Example: Calculate the Expected Value

Consider the earlier example of a fair six-sided die. The expected value can be calculated as follows:

$$E(Y) = \sum_{y=1}^{6} y \cdot P(Y=y)$$

Substituting in the probabilities we defined, we have:

$$E(Y) = 1 \cdot \frac{1}{6} + 2 \cdot \frac{1}{6} + 3 \cdot \frac{1}{6} + 4 \cdot \frac{1}{6} + 5 \cdot \frac{1}{6} + 6 \cdot \frac{1}{6}$$

Calculating each term yields:

$$E(Y) = \frac{1}{6}(1 + 2 + 3 + 4 + 5 + 6)$$

The sum $ 1 + 2 + 3 + 4 + 5 + 6 = 21 $, so:

$$E(Y) = \frac{21}{6} = 3.5$$

This means that if you rolled a die many times, the average of all rolls would approach 3.5.

Using Expectation to Inform Decisions

The expected value can assist in decision-making processes. For example, consider two different games:

1. Game A: Roll a six-sided die and win the amount shown.
2. Game B: Pay 3 to roll a six-sided die, but you win $10 if you roll a 5 or 6; otherwise, you lose your $3.

To evaluate which game is better, calculate the expected value of both games.

• Game A:

$$E(A) = E(Y) = 3.5$$

• Game B:
• Winning probabilities: $ P(5 \text{ or } 6) = \frac{1}{3} $
• Losing probability: $ P(\text{not } 5 \text{ or } 6) = \frac{2}{3} $
• Expected payout: $(10 - 3) \cdot \frac{1}{3} - 3 \cdot \frac{2}{3}$

$$E(B) = (7) \cdot \frac{1}{3} - 2 = \frac{7}{3} - 2 = \frac{7 - 6}{3} = \frac{1}{3}$$

Since $ E(A) = 3.5 $ and $ E(B) = \frac{1}{3} $, Game A offers a better expected outcome than Game B.

Conclusion

In this lesson, we covered the essentials of discrete random variables and how to calculate their expected values. We applied these concepts to evaluate games, showing how expectation can guide decision-making.
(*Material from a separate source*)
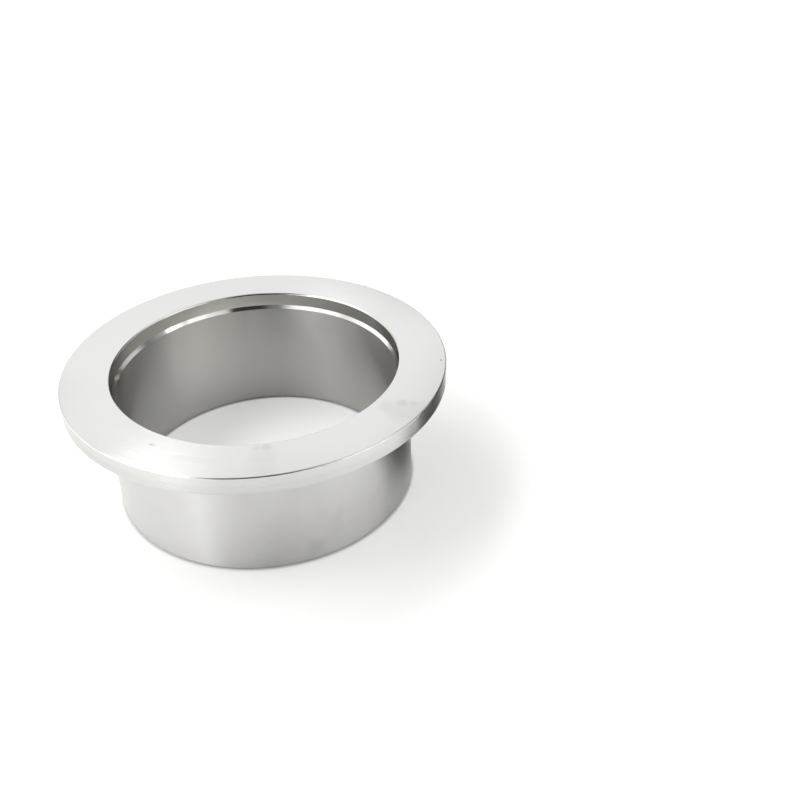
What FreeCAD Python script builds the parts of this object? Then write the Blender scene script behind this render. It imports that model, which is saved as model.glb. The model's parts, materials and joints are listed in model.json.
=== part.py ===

As you continue to study probability, remember the importance of discrete random variables and their distributions.

Study Notes

• Discrete Random Variable: A variable that can take a countable number of distinct values.
• Probability Distribution: A function that defines the probabilities for each outcome of a discrete random variable.
• Expected Value: Calculated using the formula $ E(X) = \sum_{x} x \cdot P(X=x) $.
• Decision-Making: Use expected values to compare and inform decisions in uncertain scenarios.